Ahmadiyya Muslims are peaceful but its spokesmen are often some of the most arrogant, mean-spirited, and obnoxious of all Muslim spokesmen — and that’s a field crowded with imperious and condescending individuals: think Qasim Rashid, Harris Zafar, and Kashif Chaudhry. Here in Rüdesheim they arrogantly intruded upon a Christmas market, setting up an information booth about Islam there, claiming a privilege that would never be granted to Christians in any Muslim country — and even in a non-Muslim country, no Muslim group, even the Ahmadiyya, would allow Christians to set up an information booth about Christianity at any Islamic event of any kind. Ahmadiyya are non-violent, but apparently nonetheless unmistakably Islamic supremacist.
The mayor of Rüdesheim lamented: “I am absolutely amazed there is so much intolerance.” He meant the people who asked the Ahmadis to disassemble their information booth. He should have meant the Ahmadis.
“Outrage as Islam Info Stall Established at Town’s Christmas Market,” by Oliver JJ Lane, Breitbart, December 1, 2016:
A Muslim group in Germany has been asked to voluntarily disassemble their information stand at a local Christmas market after a significant number of complaints about their presence were lodged at the local town hall.
Best known for mulled wine, beer by the stein, and pork sausages, the typical German Christmas market may not seem like the obvious place to establish a Muslim information booth. Yet in the picturesque tourist-friendly town of Rüdesheim on the Rhine the traditional association of Christmas markets with Christianity has been challenged.
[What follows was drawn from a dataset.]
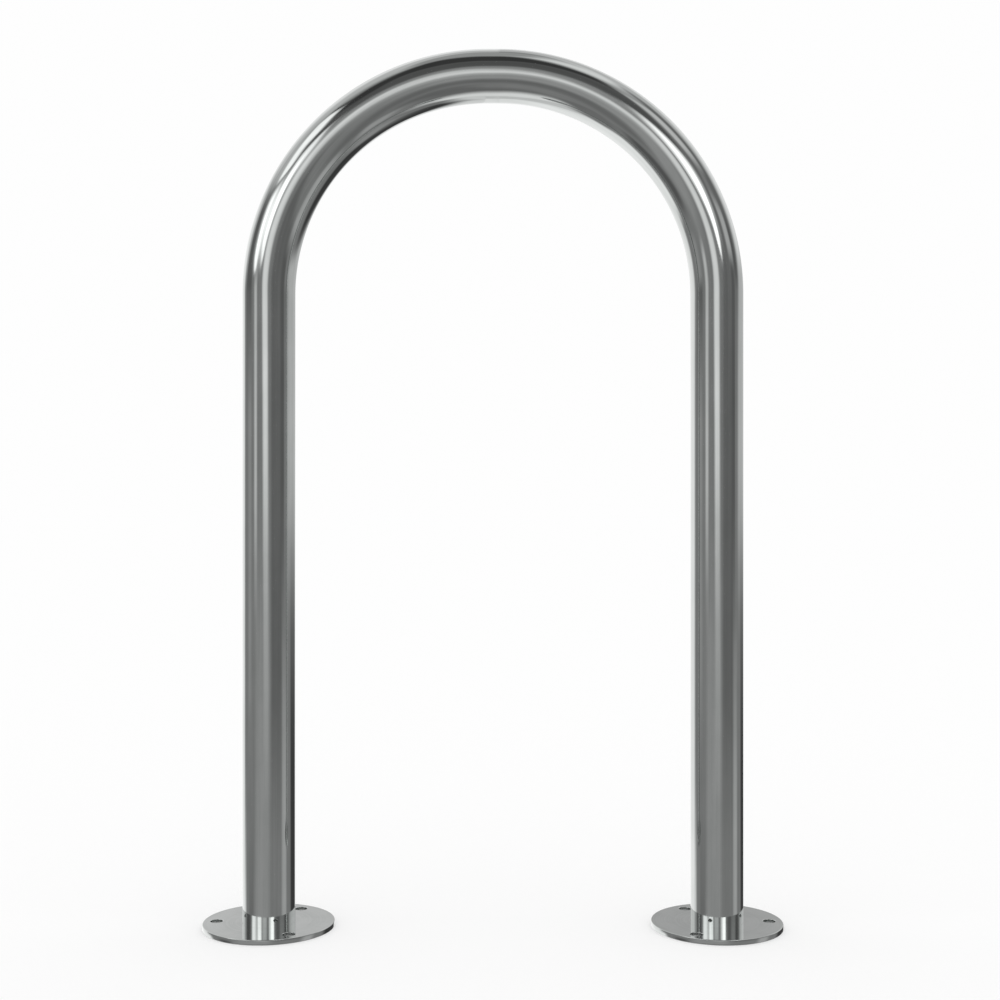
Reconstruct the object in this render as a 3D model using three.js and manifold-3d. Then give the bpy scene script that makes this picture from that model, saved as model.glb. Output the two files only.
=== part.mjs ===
// Hoop bike rack: a polished steel tube bent into an arch, standing on two round floor flanges.
// Millimetres, +Z up. The origin lies on the floor, midway between the two legs, which stand along X.

import * as THREE from 'three';
import { mergeVertices } from 'three/addons/utils/BufferGeometryUtils.js';
import Module from 'manifold-3d';

const wasm = await Module();
wasm.setup();

// Hoop tube
const OVERALL_HEIGHT = 850; // floor to the highest line of the arch
const TUBE_DIAMETER = 50.8;
const TUBE_WALL = 3;
const BEND_RADIUS = 211.7; // of the tube's axis, in each quarter bend
const CROWN_FLAT = 11.2; // straight length between the two bends

// Floor flanges
const FLANGE_DIAMETER = 127;
const FLANGE_THICKNESS = 5;
const FLANGE_EDGE_CHAMFER = 0.5;
const BOLT_HOLE_DIAMETER = 12;
const BOLT_EDGE_DISTANCE = 12.7; // from the flange's rim to a hole's centre
const BOLT_HOLE_COUNT = 3;

// Leg to flange joint: the tube stops inside the flange's bore, and a weld seals the pocket below it
const BORE_CLEARANCE = 0.3; // all round the tube
const TUBE_END_SETBACK = 2; // tube's cut end above the flange's floor face
const WELD_CLEARANCE = 0.3; // round the weld, and between it and the floor
const WELD_CROWN_SHARE = 0.35; // of the weld's height, rounded over at its two lower edges

const CUT_OVERRUN = 5; // of every hole's cutter past the faces that it cuts

// Facets
const TUBE_SIDES = 48;
const TUBE_BORE_SIDES = 24;
const BEND_STEPS = 18;
const FLANGE_SIDES = 96;
const BOLT_HOLE_SIDES = 32;
const WELD_SIDES = 48;

// Sizes that follow from those above
const FULL_TURN = 2 * Math.PI;
const QUARTER_TURN = Math.PI / 2;
const TUBE_RADIUS = TUBE_DIAMETER / 2;
const TUBE_BORE_RADIUS = TUBE_RADIUS - TUBE_WALL;
const CROWN_HALF_FLAT = CROWN_FLAT / 2;
const LEG_OFFSET = BEND_RADIUS + CROWN_HALF_FLAT; // of each leg's axis from the middle
const SPRING_HEIGHT = OVERALL_HEIGHT - TUBE_RADIUS - BEND_RADIUS; // where the bends leave the legs
const FLANGE_RADIUS = FLANGE_DIAMETER / 2;
const FLANGE_BORE_RADIUS = TUBE_RADIUS + BORE_CLEARANCE;
const BOLT_CIRCLE_RADIUS = FLANGE_RADIUS - BOLT_EDGE_DISTANCE;
const WELD_BOTTOM = WELD_CLEARANCE;
const WELD_TOP = TUBE_END_SETBACK - WELD_CLEARANCE;
const WELD_OUTER_RADIUS = FLANGE_BORE_RADIUS - WELD_CLEARANCE;

// The two feet: the side of the middle that each stands on
const FEET = { left: -1, right: 1 };

// Steel, with the photographed grey of each piece

function polishedSteel(color) {
  return new THREE.MeshStandardMaterial({ color, roughness: 0.08, metalness: 1 });
}

function weldedSteel() {
  return new THREE.MeshStandardMaterial({ color: 0x6f6b66, roughness: 0.45, metalness: 1 });
}

// Solids

function toSolid(geometry) {
  geometry.deleteAttribute('normal');
  geometry.deleteAttribute('uv');
  const merged = mergeVertices(geometry);
  return new wasm.Manifold(new wasm.Mesh({
    numProp: 3,
    vertProperties: new Float32Array(merged.attributes.position.array),
    triVerts: new Uint32Array(merged.index.array),
  }));
}

function toGeometry(solid) {
  const mesh = solid.getMesh();
  const geometry = new THREE.BufferGeometry();
  geometry.setAttribute('position', new THREE.BufferAttribute(mesh.vertProperties, 3));
  geometry.setIndex(new THREE.BufferAttribute(mesh.triVerts, 1));
  geometry.computeVertexNormals();
  return geometry;
}

// A ring turned about Z from the closed outline of its section, given as [radius, height] points.
function turned(outline, sides) {
  const profile = [...outline, outline[0]].map(([radius, height]) => new THREE.Vector2(radius, height));
  return new THREE.LatheGeometry(profile, sides).rotateX(QUARTER_TURN);
}

function circlePoints(radius, sides) {
  const points = [];
  for (let side = 0; side < sides; side += 1) {
    const angle = FULL_TURN * side / sides;
    points.push(new THREE.Vector2(radius * Math.cos(angle), radius * Math.sin(angle)));
  }
  return points;
}

// Hoop tube

// The tube's axis: up the left leg, over two quarter bends and the flat between them, and down the right leg.
// Each leg and the flat take one step, and each bend takes BEND_STEPS.
class HoopAxis extends THREE.Curve {
  constructor() {
    super();
    this.stations = [];
    this.addStation(-LEG_OFFSET, TUBE_END_SETBACK, QUARTER_TURN);
    this.addBend(-CROWN_HALF_FLAT, 2 * QUARTER_TURN, QUARTER_TURN);
    this.addBend(CROWN_HALF_FLAT, QUARTER_TURN, 0);
    this.addStation(LEG_OFFSET, TUBE_END_SETBACK, -QUARTER_TURN);
  }

  get steps() {
    return this.stations.length - 1;
  }

  addStation(x, z, heading) {
    this.stations.push({
      point: new THREE.Vector3(x, 0, z),
      tangent: new THREE.Vector3(Math.cos(heading), 0, Math.sin(heading)),
    });
  }

  addBend(centreX, startAngle, endAngle) {
    for (let step = 0; step <= BEND_STEPS; step += 1) {
      const angle = startAngle + (endAngle - startAngle) * step / BEND_STEPS;
      const x = centreX + BEND_RADIUS * Math.cos(angle);
      const z = SPRING_HEIGHT + BEND_RADIUS * Math.sin(angle);
      this.addStation(x, z, angle - QUARTER_TURN);
    }
  }

  stationAt(share) {
    return this.stations[Math.round(share * this.steps)];
  }

  getPointAt(share, target = new THREE.Vector3()) {
    return target.copy(this.stationAt(share).point);
  }

  getTangentAt(share, target = new THREE.Vector3()) {
    return target.copy(this.stationAt(share).tangent);
  }
}

function hoopTube() {
  const section = new THREE.Shape(circlePoints(TUBE_RADIUS, TUBE_SIDES));
  section.holes.push(new THREE.Path(circlePoints(TUBE_BORE_RADIUS, TUBE_BORE_SIDES)));
  const axis = new HoopAxis();
  const geometry = new THREE.ExtrudeGeometry(section, { extrudePath: axis, steps: axis.steps });
  const mesh = new THREE.Mesh(geometry, polishedSteel(0x8a8c8b));
  mesh.name = 'hoop_tube';
  return mesh;
}

// Floor flanges

function flangeBlank() {
  const chamferedRadius = FLANGE_RADIUS - FLANGE_EDGE_CHAMFER;
  return turned([
    [FLANGE_BORE_RADIUS, 0],
    [chamferedRadius, 0],
    [FLANGE_RADIUS, FLANGE_EDGE_CHAMFER],
    [FLANGE_RADIUS, FLANGE_THICKNESS - FLANGE_EDGE_CHAMFER],
    [chamferedRadius, FLANGE_THICKNESS],
    [FLANGE_BORE_RADIUS, FLANGE_THICKNESS],
  ], FLANGE_SIDES);
}

function boltHoleCutter(angle) {
  const radius = BOLT_HOLE_DIAMETER / 2;
  const length = FLANGE_THICKNESS + 2 * CUT_OVERRUN;
  return new THREE.CylinderGeometry(radius, radius, length, BOLT_HOLE_SIDES)
    .rotateX(QUARTER_TURN)
    .translate(BOLT_CIRCLE_RADIUS * Math.cos(angle), BOLT_CIRCLE_RADIUS * Math.sin(angle), FLANGE_THICKNESS / 2);
}

// The hole pattern starts at the outer hole, which points straight away from the other foot.
function flange(footName, side) {
  let solid = toSolid(flangeBlank());
  const outward = side < 0 ? 2 * QUARTER_TURN : 0;
  for (let hole = 0; hole < BOLT_HOLE_COUNT; hole += 1) {
    const angle = outward + FULL_TURN * hole / BOLT_HOLE_COUNT;
    solid = solid.subtract(toSolid(boltHoleCutter(angle)));
  }
  const mesh = new THREE.Mesh(toGeometry(solid), polishedSteel(0xa6a8a7));
  mesh.name = `${footName}_flange`;
  return mesh;
}

// Seal welds

function sealWeld(footName) {
  const crown = WELD_CROWN_SHARE * (WELD_TOP - WELD_BOTTOM);
  const geometry = turned([
    [TUBE_BORE_RADIUS, WELD_BOTTOM + crown],
    [TUBE_BORE_RADIUS + crown, WELD_BOTTOM],
    [WELD_OUTER_RADIUS - crown, WELD_BOTTOM],
    [WELD_OUTER_RADIUS, WELD_BOTTOM + crown],
    [WELD_OUTER_RADIUS, WELD_TOP],
    [TUBE_BORE_RADIUS, WELD_TOP],
  ], WELD_SIDES);
  const mesh = new THREE.Mesh(geometry, weldedSteel());
  mesh.name = `${footName}_seal_weld`;
  return mesh;
}

// Assembly

function foot(footName, side) {
  const group = new THREE.Group();
  group.add(flange(footName, side), sealWeld(footName));
  group.position.x = side * LEG_OFFSET;
  return group;
}

function bikeRack() {
  const rack = new THREE.Group();
  rack.add(hoopTube());
  for (const [footName, side] of Object.entries(FEET)) {
    rack.add(foot(footName, side));
  }
  return rack;
}

export default bikeRack();
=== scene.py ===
"""Hoop bike rack: polished steel tube, flanges and welds, in a plain studio with soft lights."""

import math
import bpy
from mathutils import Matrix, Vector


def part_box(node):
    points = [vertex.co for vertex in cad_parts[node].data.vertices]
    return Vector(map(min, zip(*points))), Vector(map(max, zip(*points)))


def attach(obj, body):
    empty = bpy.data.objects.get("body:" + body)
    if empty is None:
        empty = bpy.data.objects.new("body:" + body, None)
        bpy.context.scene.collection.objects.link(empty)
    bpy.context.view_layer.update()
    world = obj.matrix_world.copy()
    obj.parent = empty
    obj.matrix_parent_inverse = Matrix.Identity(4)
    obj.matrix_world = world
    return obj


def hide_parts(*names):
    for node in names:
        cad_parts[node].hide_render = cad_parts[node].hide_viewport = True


bl_info = {
    "name": "Hoop bike rack",
    "version": (1, 0, 0),
    "blender": (4, 5, 0),
    "location": "3D View > Sidebar > Bike Rack",
    "description": "Dresses the hoop bike rack in polished steel and sets up its studio",
    "category": "Object",
}

import bmesh
import bpy
from mathutils import Vector

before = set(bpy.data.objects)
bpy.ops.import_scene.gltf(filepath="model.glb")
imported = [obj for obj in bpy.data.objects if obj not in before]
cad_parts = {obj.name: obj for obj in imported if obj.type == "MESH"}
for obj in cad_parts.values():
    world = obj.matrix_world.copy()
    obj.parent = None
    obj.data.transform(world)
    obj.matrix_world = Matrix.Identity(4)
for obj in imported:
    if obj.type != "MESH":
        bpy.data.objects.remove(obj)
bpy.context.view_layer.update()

# Sizes of the pieces, in metres, from the frame
TUBE_LOW, TUBE_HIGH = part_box("hoop_tube")
FLANGE_LOW, FLANGE_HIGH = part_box("right_flange")
WELD_LOW, WELD_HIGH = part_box("right_seal_weld")
TUBE_RADIUS = (TUBE_HIGH.y - TUBE_LOW.y) / 2
TUBE_END_HEIGHT = TUBE_LOW.z
LEG_OFFSET = TUBE_HIGH.x - TUBE_RADIUS  # of each leg's axis from the middle
FLANGE_RADIUS = (FLANGE_HIGH.y - FLANGE_LOW.y) / 2
FLANGE_THICKNESS = FLANGE_HIGH.z - FLANGE_LOW.z
WELD_RADIUS = (WELD_HIGH.y - WELD_LOW.y) / 2
FEET = {"left": -1, "right": 1}  # the side of the middle that each stands on

# Fineness of the meshes
TUBE_SIDES = 128
BEND_STEPS = 72
RIM_POINTS = 192
HOLE_POINTS = 64
EDGE_RESOLUTION = 3  # of the rounded edges of a flange
MERGE_SHARE = 1 / 50  # of the edge rounding, within which a flange's points become one
FLAT_NORMAL = 0.999  # how upright a normal is, from which a flange's face is shaded flat
WELD_POINTS = 144
WELD_SECTION_POINTS = 16


# Shader building


class Wire:
    """A value in a node tree. Arithmetic on it adds Math nodes."""

    def __init__(self, builder, socket):
        self.builder = builder
        self.socket = socket

    def math(self, operation, *others):
        return self.builder.math(operation, self, *others)

    def __add__(self, other):
        return self.math("ADD", other)

    def __radd__(self, other):
        return self.builder.math("ADD", other, self)

    def __sub__(self, other):
        return self.math("SUBTRACT", other)

    def __rsub__(self, other):
        return self.builder.math("SUBTRACT", other, self)

    def __mul__(self, other):
        return self.math("MULTIPLY", other)

    def __rmul__(self, other):
        return self.builder.math("MULTIPLY", other, self)

    def __neg__(self):
        return self.math("MULTIPLY", -1)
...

Some locals have expressed their concern at the presence of the stall, while others yet have expressed their concern at their neighbours who object to the Islam and Pakistan information booth. While the town hall has no power to require the stall to be closed down, following the complaints and meetings with local police it has been decided the stand may constitute a security risk.
Members of the Ahmadiyya Islamic community who established the information booth at the market, and are generally considered heretical and made the target of persecution by mainstream Muslims who object to their liberal interpretation of the Koran, were invited at the weekend to visit the town hall. Local paper the Wiesbadener Tagblatt reports they were asked to voluntarily remove themselves from the market.
The paper reports the remarks of one local who said of the Islam information stand: “This does not belong at a Christmas market!”
The mayor of Rüdesheim, who made the invitation to the Muslim group to leave, said he had done so because he believed there was a “potential of danger” posed by “violent public reactions” to the presence at the Christmas market. The negative reaction by locals was one he clearly did not share, telling the paper: “I am absolutely amazed there is so much intolerance.”…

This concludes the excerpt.